Is That VIX Still Broken?

no stock market volatility vix 2015 technical analysis

Stock Market Volatility Indicator Technical Analysis February 2015:

The stock market is showing some signs of short-term consolidation and market participants may be looking to increase cash holdings.  The momentum stocks on most people’s watch lists aren’t reaching new highs (except for Apple) and after the Fed meeting last week, stocks ended the month with a loss.

Will the Dow hit 20,000 this year as Dr. Siegel suggests?  It seems unlikely to me that this could occur in the next 6 months if current trends continue.  I expect to see the 2nd largest wealth transfer shift in history if oil prices continue to nosedive.  The recent rally of 8 percent shows the transparency of heightened volatility in the mature stages of a decline.

January saw the S&P 500 decline nearly 3 percent  and the closely watched financials fell more than 2 times that amount by 6.96 percent.  Global monetary policy from Switzerland to Russia and China’s recent economic decline (which I told readers to look out for – a forecast that would have been wrong for the last 20 years) have caused some concern for holding long equity positions that is benefiting U.S. bonds.

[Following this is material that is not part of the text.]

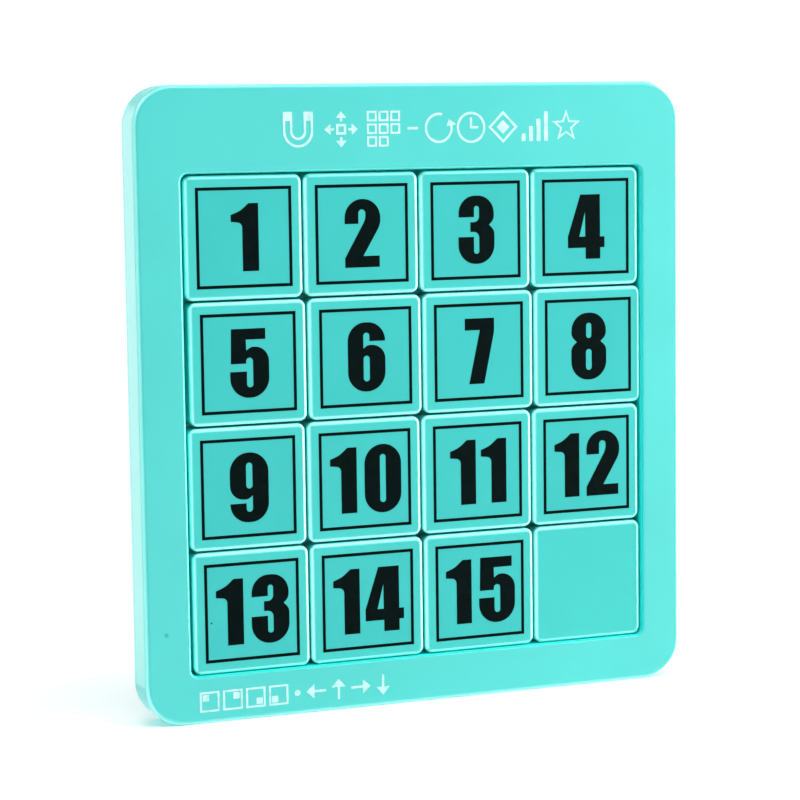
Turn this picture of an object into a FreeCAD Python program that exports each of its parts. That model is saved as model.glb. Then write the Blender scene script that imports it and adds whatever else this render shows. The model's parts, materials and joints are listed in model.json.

This wasn’t a month for excessive trading and bullish setups for the major averages fell victim to volatile spikes.  But wait a second, I thought the VIX was broken?  For the most part people stopped tracking it and began to call it a ‘useless/broken indicator’.  That may have changed considerably as volatility rose sharply Friday to end the week.

At a wedding recently, I spoke to one of my good old buddies who works in the finance industry and after telling him how well I did this year trading the XLF and Facebook he told me he wasn’t having so much fun.  He said, “I don’t care which way the market goes, I need volatility.”

Because I was trading long positions I believe I responded that I hoped he and his firm went out of business and that the rally would keep going.  The current increase in volatility is suggestive of market participants unwilling to hold shares – with vigor.  This means price spikes and gaps may become more frequent in the intermediate run.

The Economic Picture February 2015:

Global headwinds may be more important than the local economic climate.  The U.S. economy is moving from sluggish growth to repair mode and there are more deflationary risks than in the last few years.  I’m not seeing the revisions to forecasts based on the sharp decline in oil and the enormous shift of wealth that is slated to occur.  This will also adversely impact some credit/financial engineering related to oil/projects that has yet to come to the fore.

Cash is king in the current environment and this may not be as simple as – “well – January of 2014 was a bad month t00 but the year ended up just fine”…. No..  we’ve now had two consecutive months of declines and the January 2014 decline may have been an inflection point as 2014’s gains were much less than 2013.  Currently, I expect 2015 to not to be a better year than 2014 with gains in the single digits for the first six months at best.